Setting Standards: How the West Should Respond to Political Islam

(BICOM-UK) Brig.-Gen. (ret.) Michael Herzog - Islamist parties have taken the opportunity provided to them by the "Arab Spring" to achieve power through elections, benefiting from their strong organizational structures and good public image in a traditional societal environment. This phenomenon has sparked a debate in the West between optimists, who believe these parties will moderate to cope with the realities of political power, and pessimists, who fear they will simply use democracy to gain power and promote radical, ideological agendas. Islamists themselves are not monolithic, and are struggling to balance practical political demands with their ideological roots. At a regional level they are offered two competing models of Islamic governance in Turkey and Iran.

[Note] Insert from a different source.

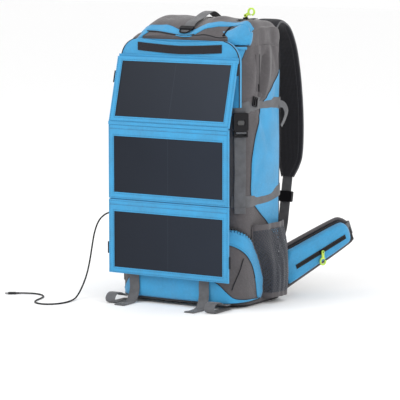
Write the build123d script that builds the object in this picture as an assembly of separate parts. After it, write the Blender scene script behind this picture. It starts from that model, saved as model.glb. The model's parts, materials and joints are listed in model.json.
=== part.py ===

The West should use the leverage it gains from its economic support to apply criteria for dealing with Islamist parties, in order to influence their development. Those criteria should relate to the Islamist parties' positions on: non-violence, adherence to values of democracy, the application of Sharia law in public life, and attitudes to the West and Israel. For the sake of the peace process, it is particularly important to maintain strict conditions with regard to Hamas, and to make clear to Egyptian Islamists that tampering with the Israel-Egypt peace treaty is a clear red line. The writer served as chief of staff and senior military aide and advisor to four Israeli ministers of defense over the last decade and was previously the head of the IDF's Strategic Planning Division.